Im vorliegenden Falle hätte es m.E. gereicht, die Meldung "im Netz" zu lassen. Eben mit der Veröffentlichung der Stellungnahme (auch über Twitter) und im Blog Mimikama ("SLUB: Keine Aufforderung, russische Bücher für Heizzwecken zu spenden"), die ja recht schnell berichtet haben und bekannt dafür sind, dass man dort Meldungen überprüfen kann.
Medien sollten Falsch-Info nicht verstärken
Hätten Medien die Mitteilung der SLUB ignorieren sollen? Nein, auf keinem Fall.
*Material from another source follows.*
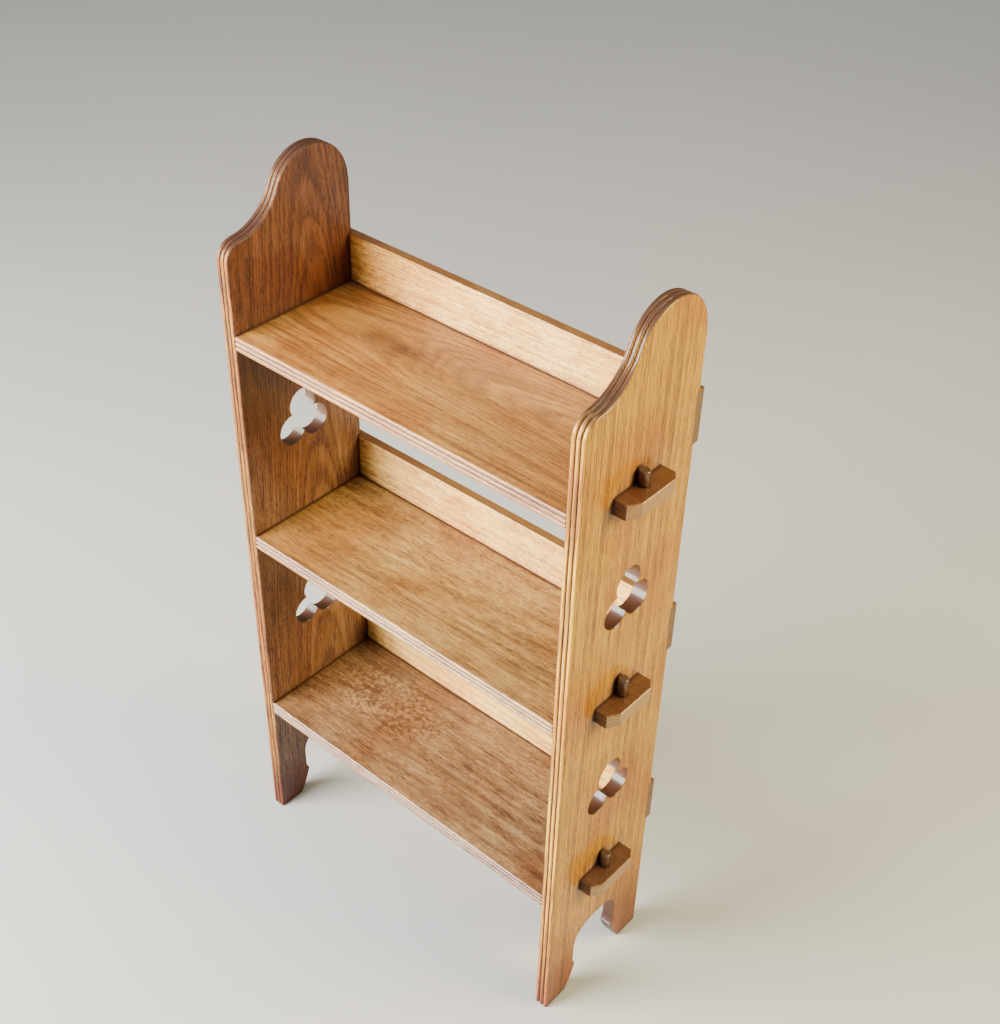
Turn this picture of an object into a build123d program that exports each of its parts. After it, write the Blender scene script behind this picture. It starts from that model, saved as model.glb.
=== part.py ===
from build123d import *
import math
import os

# Open oak bookcase that knocks down: three shelves whose through tenons are held by loose pegs
# outside two shaped side boards, with a low rail behind each shelf, let in to the sides and screwed to them.
# Millimetres, +Z up, +X to the right as a reader faces it, front towards -Y.
# The origin is on the floor, in the middle of the whole piece.

# Driving dimensions
INNER_WIDTH = 488.0        # between the two sides
BOARD = 19.0               # thickness of the sides and the shelves
SIDE_DEPTH = 190.0
SIDE_HEIGHT = 996.5
SHELF_HEIGHTS = {"bottom": 214.0, "middle": 511.0, "top": 804.0}   # upper face of each shelf

# Head of each side: small shoulder, hollow sweep, round crest
SHOULDER_HEIGHT = 894.0    # where the straight front edge ends
SHOULDER_RADIUS = 24.0
HOLLOW_RADIUS = 70.0
CREST_RADIUS = 57.0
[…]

Aus dem klassischen Nachrichtenverständnis her wäre das ein Ding der Unmöglichkeit gewesen: Medien sollen berichten, was ist.
Die Institution SLUB ist gewichtig und hat eine Stellungnahme veröffentlicht - daran kommen die Medien folglich nicht vorbei.
Allerdings stellt sich die Frage, ob und wie die ursprüngliche Falsch-Information aufgegriffen werden sollte. Um die Geschichte vollständig zu erzählen, ist das natürlich notwendig.
Aber gerade was die Überschrift betrifft, ist dann m.E. sehr große Vorsicht geboten. Denn viele Menschen lesen ausschließlich Überschriften und - wie oben benannt - erinnern sich später nur an die originale Falsch-Information.
Da machen bei den Beispielen oben Sächsische.de ("Sächsische Landesbibliothek wehrt sich gegen gezielte Desinformation") und Tag24 ("SLUB erstattet Strafanzeige: Fake-Schreiben über russische Bücher verbreitet") einen deutlich besseren Job als MDR ("Russische Bücher verheizen: Landesbibliothek wehrt sich gegen Fake-News") und DNN ("Russische Bücher zum Heizen? Dresdner Uni-Bibliothek wehrt sich gegen Fake-News"), indem sie die originale Falsch-Nachricht nicht vollständig wiedergeben.
Immerhin: Wie hatten hier mal wieder Gelegenheit, über die Techniken und Ziele der Desinformation zu schreiben.